Prediction on AWS Sagemaker Endpoint

In order to perform prediction on a trained Autopilot model, one of the methods is to deploy the model to the real-time AWS endpoint. This extension provides Lua scripts for creating/deleting real-time endpoint and creates a model-specific UDF script for making real-time predictions.

Creating Real-Time Endpoint

  • Use SME_DEPLOY_SAGEMAKER_AUTOPILOT_ENDPOINT lua script to create an endpoint and deploy the best candidate model. Example usage is given below:
EXECUTE SCRIPT SME_DEPLOY_SAGEMAKER_AUTOPILOT_ENDPOINT(
    job_name, 
    endpoint_name,
    schema_name,
    instance_type,
    instance_count,
    aws_credentials_connection_name,
    aws_region
)
  • Parameters
    • job_name: A unique Autopilot job name.
    • endpoint_name: A unique Endpoint name and the name of the prediction UDF.
    • schema_name: The name of schema where the prediction UDF gets created.
    • instance_type: The EC2 instance type of the endpoint to deploy the Autopilot model to e.g., 'ml.m5.large'. For more information please check Autopilot API reference guide.
    • instance_count: The initial number of instances to run the endpoint on. For more information please check Autopilot API reference guide.
    • aws_credentials_connection_name: The name of an Exasol connection object with AWS credentials.
    • aws_region: The AWS region where the deployment should run.

Including Prediction into your Queries

  • The Exasol SageMaker Extension provides a prediction UDF script for each model, enabling you to perform prediction on the created endpoint.

  • The name of the prediction script is the same as the name of the endpoint (endpoint_name ) specified when creating the endpoint. You can see how it works in an example scenario below:

    • Assume that the Autopilot model, which fits 2 columns (COL1, COL2) of a table called TEST_TABLE, is deployed to a real-time endpoint called PREDICT_VIA_ENDPOINT.
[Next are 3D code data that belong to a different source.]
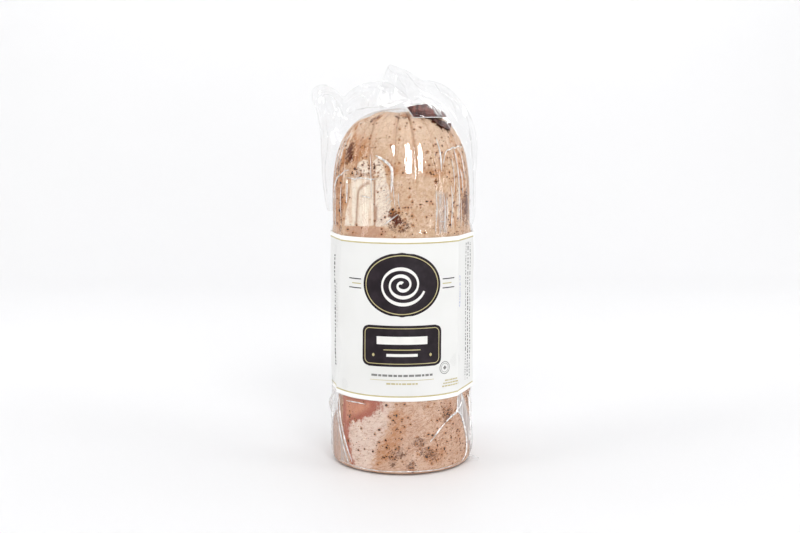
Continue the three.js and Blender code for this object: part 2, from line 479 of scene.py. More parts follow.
@dataclass
class MeshParts:
    """Vertices and faces gathered from several shapes before they become one mesh."""

    vertices: list[Array] = field(default_factory=list)
    faces: Faces = field(default_factory=list)
    slots: list[int] = field(default_factory=list)
    layers: dict[str, list[Array]] = field(default_factory=dict)
    count: int = 0

    def add(self, vertices: Array, faces: Faces, slot: int = 0, **layers: Array) -> None:
        """Adds a shape.

        Args:
            vertices: points in millimetres.
            faces: corner numbers within vertices.
            slot: material slot of the faces.
            layers: a number for each vertex, under a layer's name.
        """
        vertices = vertices.reshape(-1, 3)
        moved = [tuple(corner + self.count for corner in face) for face in faces]
        self.faces.extend(moved)
        self.slots.extend([slot] * len(moved))
        self.vertices.append(vertices)
        for name, values in layers.items():
            earlier = [np.zeros(self.count)] if self.count else []
            self.layers.setdefault(name, earlier).append(values.reshape(-1))
        self.count += len(vertices)
        for values in self.layers.values():
            missing = self.count - sum(len(v) for v in values)
            if missing:
                values.append(np.zeros(missing))

    def add_grid(self, points: Array, slot: int = 0, **layers: Array) -> None:
        """Adds an open grid of points as four-sided faces.

        Args:
            points: the grid.
            slot: material slot.
            layers: a number for each point.
        """
        rows, columns, _ = points.shape
        faces = [
            (i * columns + j, i * columns + j + 1, (i + 1) * columns + j + 1, (i + 1) * columns + j)
            for i in range(rows - 1)
            for j in range(columns - 1)
        ]
        self.add(points, faces, slot, **layers)

    def build(self, name: str, materials: list[Material], smooth: bool = True) -> Piece:
        """Makes the mesh object and puts it in the scene.

        Args:
            name: the piece's name.
            materials: one for each material slot.
            smooth: whether its faces are shaded smooth.

        Returns:
            The new object, riding on the part's body.
        """
        mesh = bpy.data.meshes.new(name)
        mesh.from_pydata((np.concatenate(self.vertices) * MM).tolist(), [], self.faces)
        mesh.polygons.foreach_set("material_index", self.slots)
        mesh.polygons.foreach_set("use_smooth", [smooth] * len(mesh.polygons))
        for layer, values in self.layers.items():
            mesh.attributes.new(layer, "FLOAT", "POINT").data.foreach_set("value", np.concatenate(values))
        for material in materials:
            mesh.materials.append(material)
        mesh.update()
        piece = bpy.data.objects.new(name, mesh)
        bpy.context.scene.collection.objects.link(piece)
        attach(piece, BODY)
        return piece


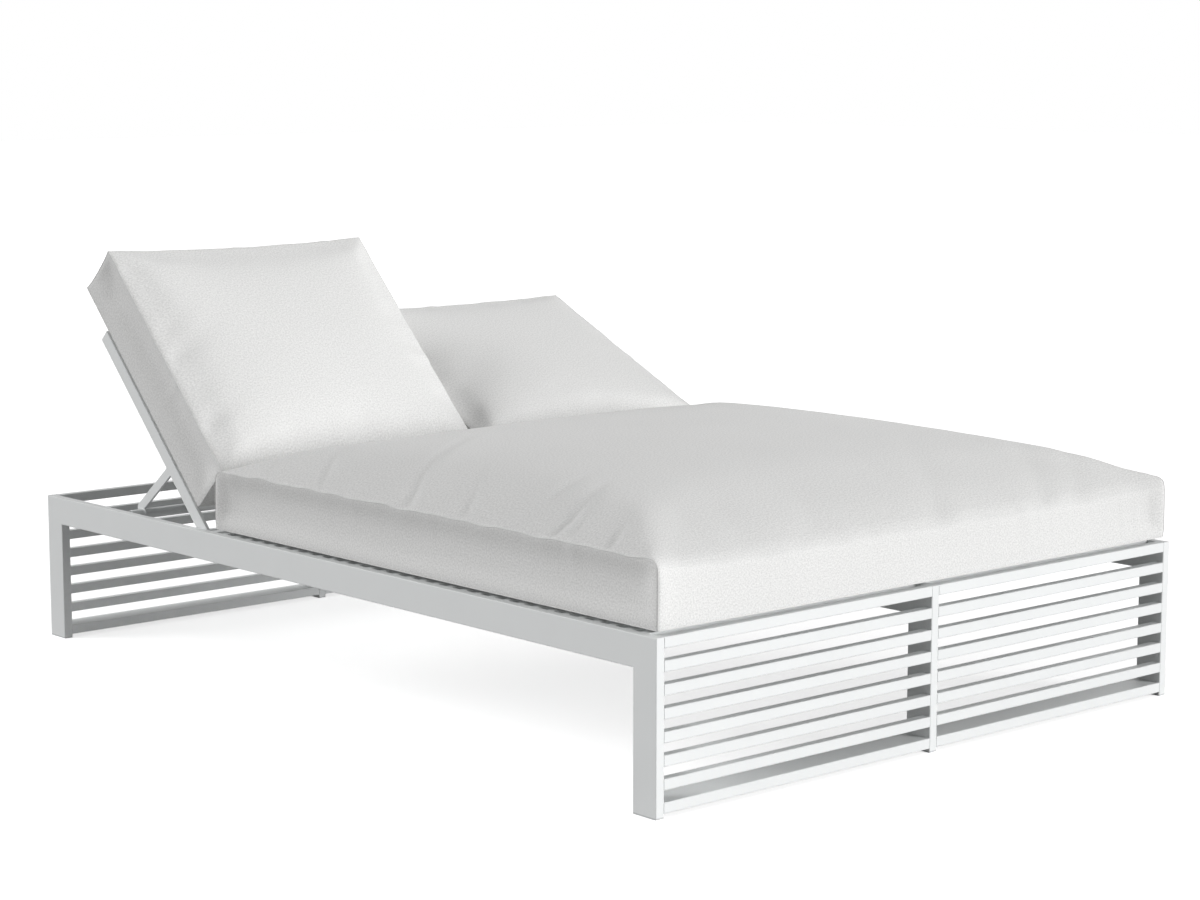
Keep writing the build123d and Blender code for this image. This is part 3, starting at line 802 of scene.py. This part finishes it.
def seen_directly(tree):
    """1 for what the camera sees itself, in a reflection or through glass, and 0 for other light"""
    rays = add(tree, "ShaderNodeLightPath").outputs
    mirrored = add(tree, "ShaderNodeMath", {
        0: rays["Is Camera Ray"], 1: rays["Is Glossy Ray"]}, operation="MAXIMUM").outputs["Value"]
    return add(tree, "ShaderNodeMath", {
        0: mirrored, 1: rays["Is Transmission Ray"]}, operation="MAXIMUM").outputs["Value"]


class LOUNGER_OT_studio(bpy.types.Operator):
    """Sets the pale floor, the soft lights and the camera"""
    bl_idname = "lounger.studio"
    bl_label = "Set the Studio"

    def execute(self, context):
        studio = context.scene.lounger_studio
        bpy.ops.object.select_all(action="DESELECT")
        bpy.ops.mesh.primitive_plane_add(size=60, location=(0, 0, 0))
        floor = context.object
        floor.name = "studio_floor"
        # Matt white paper: the camera sees it brighter than it lights the object
        paper, tree, shader = new_material(
            "Matt paper floor", Roughness=0.95, Specular_IOR_Level=0.1)
        shader.inputs["Base Color"].default_value = (*linear("#E9E9E9"), 1)
        glow = add(tree, "ShaderNodeEmission", {"Color": (1, 1, 1, 1), "Strength": 0.68})
        lit = add(tree, "ShaderNodeAddShader", {
            0: shader.outputs["BSDF"], 1: glow.outputs["Emission"]})
        dim = add(tree, "ShaderNodeBsdfDiffuse", {"Color": (*linear("#9C9C9C"), 1)})
        mix = add(tree, "ShaderNodeMixShader", {
            0: seen_directly(tree), 1: dim.outputs["BSDF"], 2: lit.outputs["Shader"]})
        tree.links.new(mix.outputs["Shader"], tree.nodes["Material Output"].inputs["Surface"])
        floor.data.materials.append(paper)

        world = bpy.data.worlds.new("studio_white")
        context.scene.world = world
        world.use_nodes = True
        tree = world.node_tree
        sky = add(tree, "ShaderNodeBackground", {
            "Color": (1, 1, 1, 1), "Strength": studio.sky_strength})
        white = add(tree, "ShaderNodeBackground", {"Color": (1, 1, 1, 1), "Strength": 1.0})
        mix = add(tree, "ShaderNodeMixShader", {
            0: seen_directly(tree), 1: sky.outputs["Background"], 2: white.outputs["Background"]})
        tree.links.new(mix.outputs["Shader"], tree.nodes["World Output"].inputs["Surface"])

        for name, strength, spread, way in (
                ("key", studio.key_strength, key_spread, key_way),
                ("fill", studio.fill_strength, fill_spread, fill_way)):
            light = bpy.data.lights.new(name, "SUN")
            light.energy = strength
            light.angle = spread
            lamp = bpy.data.objects.new(name, light)
            context.collection.objects.link(lamp)
            lamp.location = 5 * Vector(way)
            lamp.rotation_euler = Vector(way).to_track_quat("Z", "Y").to_euler()

        lens = bpy.data.cameras.new("photo_camera")
        lens.lens = studio.lens
        lens.sensor_width = 36
        lens.sensor_fit = "HORIZONTAL"
        lens.clip_end = 100
        camera = bpy.data.objects.new("photo_camera", lens)
        context.collection.objects.link(camera)
        camera.location = camera_place
        camera.rotation_euler = (pi / 2 - camera_dip, 0, -camera_turn)
        context.scene.camera = camera
        context.scene.view_settings.view_transform = "Standard"
        return {"FINISHED"}


class LOUNGER_PT_panel(bpy.types.Panel):
    """Lists the lounger's pieces and its settings"""
    bl_idname = "LOUNGER_PT_panel"
    bl_label = "Double Chaise Lounger"
    bl_space_type = "VIEW_3D"
    bl_region_type = "UI"
    bl_category = "Lounger"

    def draw(self, context):
        for group in (context.scene.lounger_finishes, context.scene.lounger_cushions,
                      context.scene.lounger_studio):
            box = self.layout.box()
            for name in group.__annotations__:
                box.prop(group, name)
        for operator in operators:
            self.layout.operator(operator.bl_idname)


operators = (LOUNGER_OT_frame_coat, LOUNGER_OT_fittings, LOUNGER_OT_seat_mattress,
             LOUNGER_OT_back_cushions, LOUNGER_OT_studio)
groups = {"lounger_finishes": LoungerFinishes, "lounger_cushions": LoungerCushions,
          "lounger_studio": LoungerStudio}


def register():
    """Registers the settings, the operators and the panel"""
    for name, group in groups.items():
        bpy.utils.register_class(group)
        setattr(bpy.types.Scene, name, PointerProperty(type=group))
    for made in (*operators, LOUNGER_PT_panel):
        bpy.utils.register_class(made)


def unregister():
    """Takes them away again"""
    for made in (LOUNGER_PT_panel, *reversed(operators)):
        bpy.utils.unregister_class(made)
    for name, group in groups.items():
        delattr(bpy.types.Scene, name)
        bpy.utils.unregister_class(group)


def main():
    """Makes every piece in order"""
    register()
    bpy.ops.lounger.frame_coat()
    bpy.ops.lounger.fittings()
    bpy.ops.lounger.seat_mattress()
    bpy.ops.lounger.back_cushions()
    bpy.ops.lounger.studio()


if __name__ == "__main__":
    main()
    • Assume that the schema name is stated as PRED_SCHEMA for which the prediction UDF script will be installed while creating the endpoint.

      SELECT PRED_SCHEMA.PREDICT_VIA_ENDPOINT(
        t.COL1, 
        t.COL2
      ) from TEST_TABLE as t
      
    • The prediction results are presented as a PREDICTIONS column, by being combined with the columns (COL1, COL2) used in model training. For example:

      COL1 COL2 PREDICTIONS
      val1 val2 pred1
      ... ... ...

Deleting the Deployed Endpoint

  • It is important to delete the endpoint created, when you are finished with the endpoint Otherwise, the endpoint will continue to be charged. You can use the following Lua script to delete the endpoint and associated resources.
EXECUTE SCRIPT SME_DELETE_SAGEMAKER_AUTOPILOT_ENDPOINT(
    endpoint_name, 
    aws_credentials_connection_name,
    aws_region
  • Parameters
    • endpoint_name: The name of endpoint to be deleted.
    • aws_credentials_connection_name: The name of an Exasol connection object with AWS credentials.
    • aws_region: The AWS region where the deletion should run.